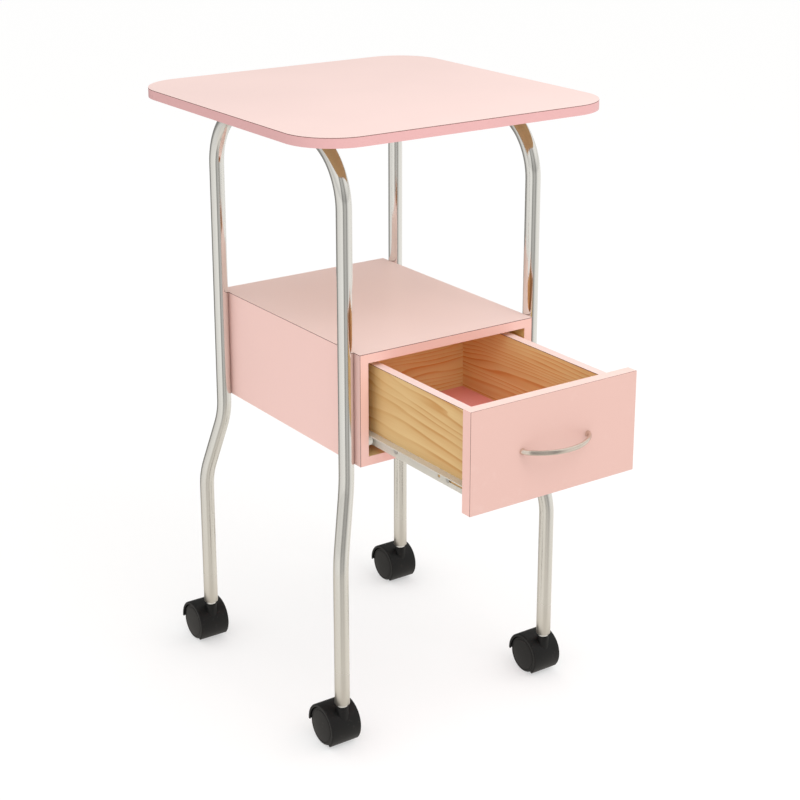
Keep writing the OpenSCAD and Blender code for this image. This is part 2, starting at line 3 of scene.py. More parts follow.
import bmesh
import bpy
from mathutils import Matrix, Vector


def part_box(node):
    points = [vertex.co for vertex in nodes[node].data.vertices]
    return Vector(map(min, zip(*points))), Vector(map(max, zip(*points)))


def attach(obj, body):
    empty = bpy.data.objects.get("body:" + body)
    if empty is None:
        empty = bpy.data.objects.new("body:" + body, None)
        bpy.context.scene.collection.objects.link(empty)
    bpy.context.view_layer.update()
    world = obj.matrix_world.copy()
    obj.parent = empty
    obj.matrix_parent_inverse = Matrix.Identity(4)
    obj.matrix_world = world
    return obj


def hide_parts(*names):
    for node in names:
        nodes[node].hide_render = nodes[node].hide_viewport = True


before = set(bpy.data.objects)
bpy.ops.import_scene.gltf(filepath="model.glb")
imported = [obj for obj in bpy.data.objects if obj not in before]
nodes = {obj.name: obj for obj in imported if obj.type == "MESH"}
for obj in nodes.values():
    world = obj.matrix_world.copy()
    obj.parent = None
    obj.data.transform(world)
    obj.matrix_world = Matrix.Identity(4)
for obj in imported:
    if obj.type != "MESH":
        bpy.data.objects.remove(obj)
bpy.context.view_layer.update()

MM = 0.001
WELD = 1e-6


# ---------------------------------------------------------------- node helpers

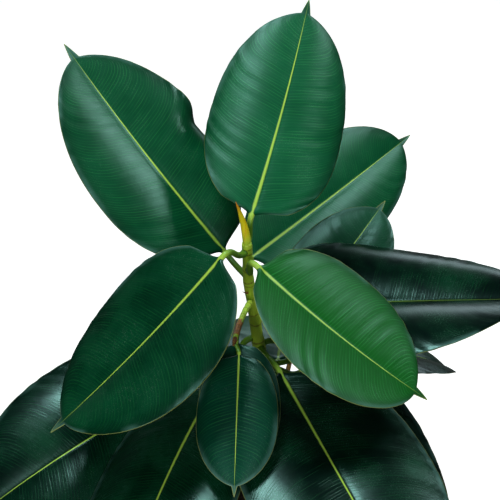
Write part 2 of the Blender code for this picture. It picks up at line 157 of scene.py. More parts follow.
# ---------------------------------------------------------------- settings
def metres(name, text, value):
    """A length a user may change."""
    return bpy.props.FloatProperty(
        name=name, description=text, default=value, min=0.0, precision=4, subtype="DISTANCE", unit="LENGTH"
    )


def share(name, text, value):
    """A plain number from 0 to 1 that a user may change."""
    return bpy.props.FloatProperty(
        name=name, description=text, default=value, min=0.0, max=1.0, subtype="FACTOR"
    )


def colour(name, text, value):
    """A linear colour a user may change."""
    return bpy.props.FloatVectorProperty(
        name=name, description=text, default=value, min=0.0, max=1.0, size=3, subtype="COLOR"
    )


class LeafSettings(bpy.types.PropertyGroup):
    """Sizes and colours of the leaves."""

    thickness: metres("Blade thickness", "Thickness of a big leaf's blade", 0.0009)
    petiole: metres("Petiole radius", "Radius of a big leaf's petiole", 0.0028)
    small_petiole: metres("Young petiole radius", "Radius of a young leaf's petiole", 0.0017)
    rib_depth: metres("Midrib depth", "How far the midrib stands out below the blade", 0.0020)
    vein_spacing: metres("Side vein spacing", "Distance between side veins along the midrib", 0.0031)
    blade: colour("Blade green", "Green of a big leaf's blade", (0.0020, 0.165, 0.055))
    # The sunlit and deep greens are painted light and painted shade: the lit leaf_03 goes over to the sunlit
    # green, and the shaded lower leaves and the blade margins go to the deep green. The deep green also
    # darkens the fine vein threads.
    sunlit: colour("Sunlit green", "Yellower green of the brightest leaf", (0.003, 0.125, 0.006))
    deep: colour("Deep green", "Green of the darkest leaves", (0.0002, 0.0055, 0.004))
    young: colour("Young green", "Green of the young leaves", (0.001, 0.105, 0.055))
    vein: colour("Side vein green", "Lighter green of the side veins", (0.045, 0.40, 0.085))
    rib: colour("Midrib", "Yellow-green of the midrib", (0.44, 0.70, 0.085))
    petiole_green: colour("Petiole", "Green of the petioles", (0.12, 0.27, 0.020))
    margin: colour("Margin", "Pale yellow line round a blade", (0.42, 0.46, 0.12))
    underside: colour("Underside", "Duller green under the blades", (0.090, 0.220, 0.065))
    gloss: share("Leaf roughness", "Roughness of the waxy upper face", 0.29)


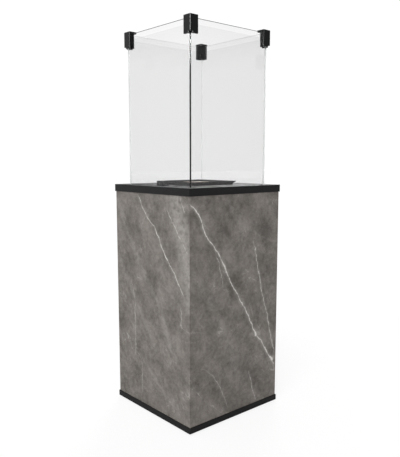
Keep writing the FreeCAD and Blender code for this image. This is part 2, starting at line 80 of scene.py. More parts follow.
MM = 0.001
FACE_HALF = 0.210          # half width that the stone's pattern is laid out over, in metres
SLAB_HEIGHT = 0.820        # height that the stone's pattern is laid out over, in metres
BAND_SPAN = 0.1            # depth of pane that the tints at its top are laid out over, in metres

# Places in mm.
FOOT_AT = 165              # from the column's middle to each foot
CLIP_AT, CLIP_TOP = 159, 1333
PANEL_SCREW_X, PANEL_SCREW_Y, PANEL_SCREW_Z = 186, 207, (680, 745)
NICHE_BACK = 160           # the face that carries the dial marks
KNOB_AT = (35, 165, 714)
IGNITER_AT = (-40, 152, 714)
REAR = (0, 1, 0)           # the way the controls face

# Parts of a piece that take another finish, in metres.
# Faces past NEAR_CORNER take a dark edge colour that is painted shade.
NEAR_CORNER = -0.16        # faces past this in x and in y are at the near corner of the panes
WIRE_AT, WIRE_REACH = (-0.146, 0.006), 0.0012

# The studio.
CAMERA_TILT, CAMERA_HEADING = 8.02, -41.0      # degrees down and round
CAMERA_SHIFT = 0.0216                          # in widths of the frame
BRIGHT_WAY = (-0.82, 0.45, 0.35)               # towards the studio's bright side
FLOOR_LIT, FLOOR_SEEN = 0.62, 0.2              # share of the floor's colour that is lit
FLOOR_GLOW, BACKDROP_GLOW = 0.84, 1.02         # glow where they are in plain sight


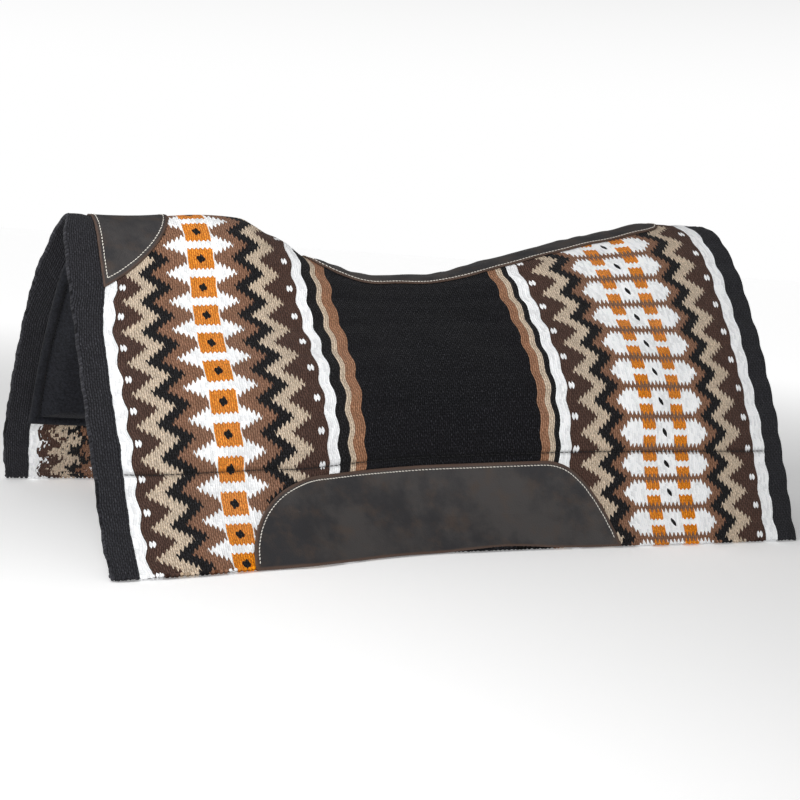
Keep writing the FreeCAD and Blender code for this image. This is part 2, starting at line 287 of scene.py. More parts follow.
def closed_grid(outer, inner, rim_bulge):
    """Points and faces of a closed sheet between two grids, with a rounded rim all round."""
    rows, columns = outer.shape[:2]
    numbers = np.arange(rows * columns).reshape(rows, columns)
    loop = np.concatenate([
        numbers[0, :-1], numbers[:-1, -1], numbers[-1, :0:-1], numbers[:0:-1, 0]])
    inward = numbers.copy()
    inward[0, :], inward[-1, :] = numbers[1, :], numbers[-2, :]
    inward[1:-1, 0], inward[1:-1, -1] = numbers[1:-1, 1], numbers[1:-1, -2]
    flat_outer, flat_inner = outer.reshape(-1, 3), inner.reshape(-1, 3)
    away = unit(flat_outer[loop] - flat_outer[inward.reshape(-1)[loop]])
    rim = (flat_outer[loop] + flat_inner[loop]) / 2.0 + away * rim_bulge
    count = rows * columns
    points = np.concatenate([flat_outer, flat_inner, rim])
    quads = np.stack([numbers[:-1, :-1], numbers[1:, :-1], numbers[1:, 1:], numbers[:-1, 1:]], axis=-1)
    quads = quads.reshape(-1, 4)
    rim_numbers = 2 * count + np.arange(len(loop))
    after, rim_after = np.roll(loop, -1), np.roll(rim_numbers, -1)
    faces = np.concatenate([
        quads,
        quads[:, ::-1] + count,
        np.stack([loop, after, rim_after, rim_numbers], axis=-1),
        np.stack([rim_numbers, rim_after, after + count, loop + count], axis=-1),
    ])
    return points, faces.tolist(), loop


def closed_rings(outer, inner):
    """Points and faces of a closed patch between two stacks of rings, the first ring at its edge.

    The last ring of each stack runs along a line and back, so its two halves are sewn together.
    """
    stack = np.concatenate([outer[::-1], inner])
    layers, count = stack.shape[:2]
    numbers = np.arange(layers * count).reshape(layers, count)
    after = np.roll(numbers, -1, axis=1)
    faces = np.stack([numbers[:-1], after[:-1], after[1:], numbers[1:]], axis=-1).reshape(-1, 4)
    return stack.reshape(-1, 3), faces.tolist()


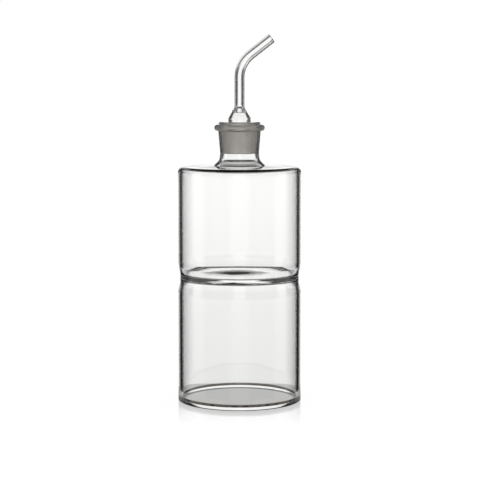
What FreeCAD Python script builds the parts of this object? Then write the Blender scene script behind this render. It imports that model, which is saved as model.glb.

GOAL OF THE EXERCISE
Faithfully copy every entry, leaving nothing out.

COMPLETE OUTPUT
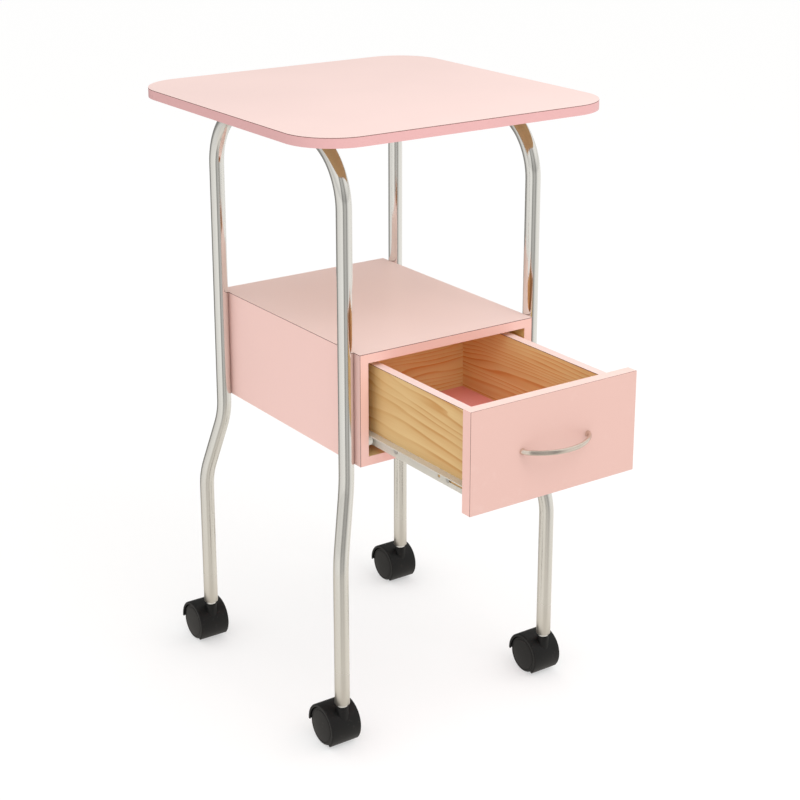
Keep writing the OpenSCAD and Blender code for this image. This is part 2, starting at line 3 of scene.py. More parts follow.
import bmesh
import bpy
from mathutils import Matrix, Vector


def part_box(node):
    points = [vertex.co for vertex in nodes[node].data.vertices]
    return Vector(map(min, zip(*points))), Vector(map(max, zip(*points)))


def attach(obj, body):
    empty = bpy.data.objects.get("body:" + body)
    if empty is None:
        empty = bpy.data.objects.new("body:" + body, None)
        bpy.context.scene.collection.objects.link(empty)
    bpy.context.view_layer.update()
    world = obj.matrix_world.copy()
    obj.parent = empty
    obj.matrix_parent_inverse = Matrix.Identity(4)
    obj.matrix_world = world
    return obj


def hide_parts(*names):
    for node in names:
        nodes[node].hide_render = nodes[node].hide_viewport = True


before = set(bpy.data.objects)
bpy.ops.import_scene.gltf(filepath="model.glb")
imported = [obj for obj in bpy.data.objects if obj not in before]
nodes = {obj.name: obj for obj in imported if obj.type == "MESH"}
for obj in nodes.values():
    world = obj.matrix_world.copy()
    obj.parent = None
    obj.data.transform(world)
    obj.matrix_world = Matrix.Identity(4)
for obj in imported:
    if obj.type != "MESH":
        bpy.data.objects.remove(obj)
bpy.context.view_layer.update()

MM = 0.001
WELD = 1e-6


# ---------------------------------------------------------------- node helpers

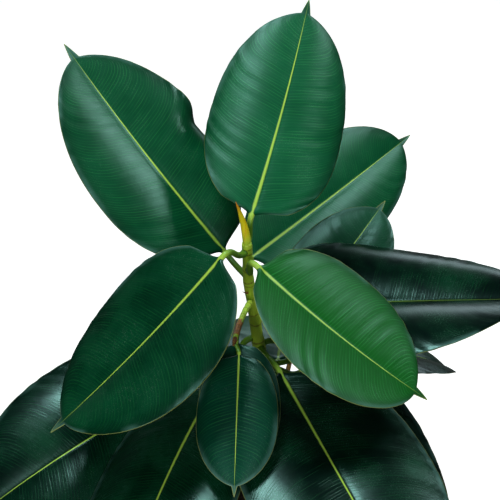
Write part 2 of the Blender code for this picture. It picks up at line 157 of scene.py. More parts follow.
# ---------------------------------------------------------------- settings
def metres(name, text, value):
    """A length a user may change."""
    return bpy.props.FloatProperty(
        name=name, description=text, default=value, min=0.0, precision=4, subtype="DISTANCE", unit="LENGTH"
    )


def share(name, text, value):
    """A plain number from 0 to 1 that a user may change."""
    return bpy.props.FloatProperty(
        name=name, description=text, default=value, min=0.0, max=1.0, subtype="FACTOR"
    )


def colour(name, text, value):
    """A linear colour a user may change."""
    return bpy.props.FloatVectorProperty(
        name=name, description=text, default=value, min=0.0, max=1.0, size=3, subtype="COLOR"
    )


class LeafSettings(bpy.types.PropertyGroup):
    """Sizes and colours of the leaves."""

    thickness: metres("Blade thickness", "Thickness of a big leaf's blade", 0.0009)
    petiole: metres("Petiole radius", "Radius of a big leaf's petiole", 0.0028)
    small_petiole: metres("Young petiole radius", "Radius of a young leaf's petiole", 0.0017)
    rib_depth: metres("Midrib depth", "How far the midrib stands out below the blade", 0.0020)
    vein_spacing: metres("Side vein spacing", "Distance between side veins along the midrib", 0.0031)
    blade: colour("Blade green", "Green of a big leaf's blade", (0.0020, 0.165, 0.055))
    # The sunlit and deep greens are painted light and painted shade: the lit leaf_03 goes over to the sunlit
    # green, and the shaded lower leaves and the blade margins go to the deep green. The deep green also
    # darkens the fine vein threads.
    sunlit: colour("Sunlit green", "Yellower green of the brightest leaf", (0.003, 0.125, 0.006))
    deep: colour("Deep green", "Green of the darkest leaves", (0.0002, 0.0055, 0.004))
    young: colour("Young green", "Green of the young leaves", (0.001, 0.105, 0.055))
    vein: colour("Side vein green", "Lighter green of the side veins", (0.045, 0.40, 0.085))
    rib: colour("Midrib", "Yellow-green of the midrib", (0.44, 0.70, 0.085))
    petiole_green: colour("Petiole", "Green of the petioles", (0.12, 0.27, 0.020))
    margin: colour("Margin", "Pale yellow line round a blade", (0.42, 0.46, 0.12))
    underside: colour("Underside", "Duller green under the blades", (0.090, 0.220, 0.065))
    gloss: share("Leaf roughness", "Roughness of the waxy upper face", 0.29)


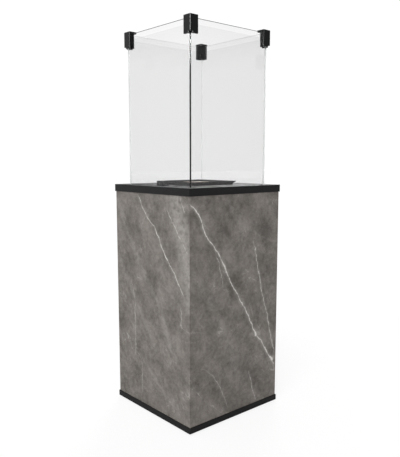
Keep writing the FreeCAD and Blender code for this image. This is part 2, starting at line 80 of scene.py. More parts follow.
MM = 0.001
FACE_HALF = 0.210          # half width that the stone's pattern is laid out over, in metres
SLAB_HEIGHT = 0.820        # height that the stone's pattern is laid out over, in metres
BAND_SPAN = 0.1            # depth of pane that the tints at its top are laid out over, in metres

# Places in mm.
FOOT_AT = 165              # from the column's middle to each foot
CLIP_AT, CLIP_TOP = 159, 1333
PANEL_SCREW_X, PANEL_SCREW_Y, PANEL_SCREW_Z = 186, 207, (680, 745)
NICHE_BACK = 160           # the face that carries the dial marks
KNOB_AT = (35, 165, 714)
IGNITER_AT = (-40, 152, 714)
REAR = (0, 1, 0)           # the way the controls face

# Parts of a piece that take another finish, in metres.
# Faces past NEAR_CORNER take a dark edge colour that is painted shade.
NEAR_CORNER = -0.16        # faces past this in x and in y are at the near corner of the panes
WIRE_AT, WIRE_REACH = (-0.146, 0.006), 0.0012

# The studio.
CAMERA_TILT, CAMERA_HEADING = 8.02, -41.0      # degrees down and round
CAMERA_SHIFT = 0.0216                          # in widths of the frame
BRIGHT_WAY = (-0.82, 0.45, 0.35)               # towards the studio's bright side
FLOOR_LIT, FLOOR_SEEN = 0.62, 0.2              # share of the floor's colour that is lit
FLOOR_GLOW, BACKDROP_GLOW = 0.84, 1.02         # glow where they are in plain sight


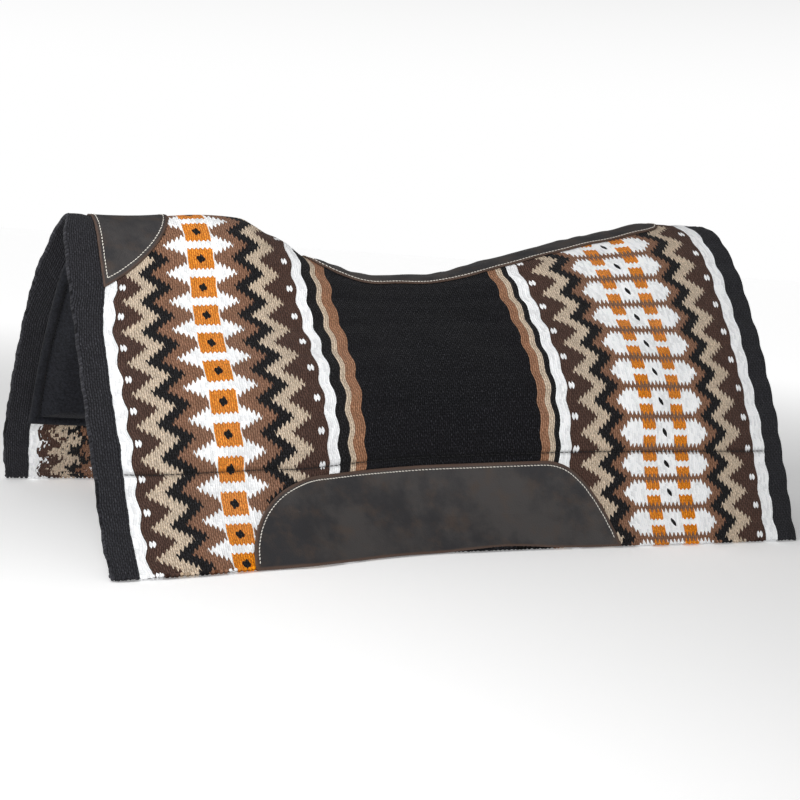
Keep writing the FreeCAD and Blender code for this image. This is part 2, starting at line 287 of scene.py. More parts follow.
def closed_grid(outer, inner, rim_bulge):
    """Points and faces of a closed sheet between two grids, with a rounded rim all round."""
    rows, columns = outer.shape[:2]
    numbers = np.arange(rows * columns).reshape(rows, columns)
    loop = np.concatenate([
        numbers[0, :-1], numbers[:-1, -1], numbers[-1, :0:-1], numbers[:0:-1, 0]])
    inward = numbers.copy()
    inward[0, :], inward[-1, :] = numbers[1, :], numbers[-2, :]
    inward[1:-1, 0], inward[1:-1, -1] = numbers[1:-1, 1], numbers[1:-1, -2]
    flat_outer, flat_inner = outer.reshape(-1, 3), inner.reshape(-1, 3)
    away = unit(flat_outer[loop] - flat_outer[inward.reshape(-1)[loop]])
    rim = (flat_outer[loop] + flat_inner[loop]) / 2.0 + away * rim_bulge
    count = rows * columns
    points = np.concatenate([flat_outer, flat_inner, rim])
    quads = np.stack([numbers[:-1, :-1], numbers[1:, :-1], numbers[1:, 1:], numbers[:-1, 1:]], axis=-1)
    quads = quads.reshape(-1, 4)
    rim_numbers = 2 * count + np.arange(len(loop))
    after, rim_after = np.roll(loop, -1), np.roll(rim_numbers, -1)
    faces = np.concatenate([
        quads,
        quads[:, ::-1] + count,
        np.stack([loop, after, rim_after, rim_numbers], axis=-1),
        np.stack([rim_numbers, rim_after, after + count, loop + count], axis=-1),
    ])
    return points, faces.tolist(), loop


def closed_rings(outer, inner):
    """Points and faces of a closed patch between two stacks of rings, the first ring at its edge.

    The last ring of each stack runs along a line and back, so its two halves are sewn together.
    """
    stack = np.concatenate([outer[::-1], inner])
    layers, count = stack.shape[:2]
    numbers = np.arange(layers * count).reshape(layers, count)
    after = np.roll(numbers, -1, axis=1)
    faces = np.stack([numbers[:-1], after[:-1], after[1:], numbers[1:]], axis=-1).reshape(-1, 4)
    return stack.reshape(-1, 3), faces.tolist()


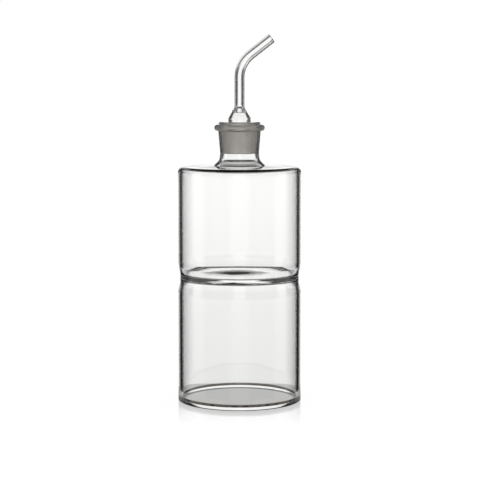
What FreeCAD Python script builds the parts of this object? Then write the Blender scene script behind this render. It imports that model, which is saved as model.glb.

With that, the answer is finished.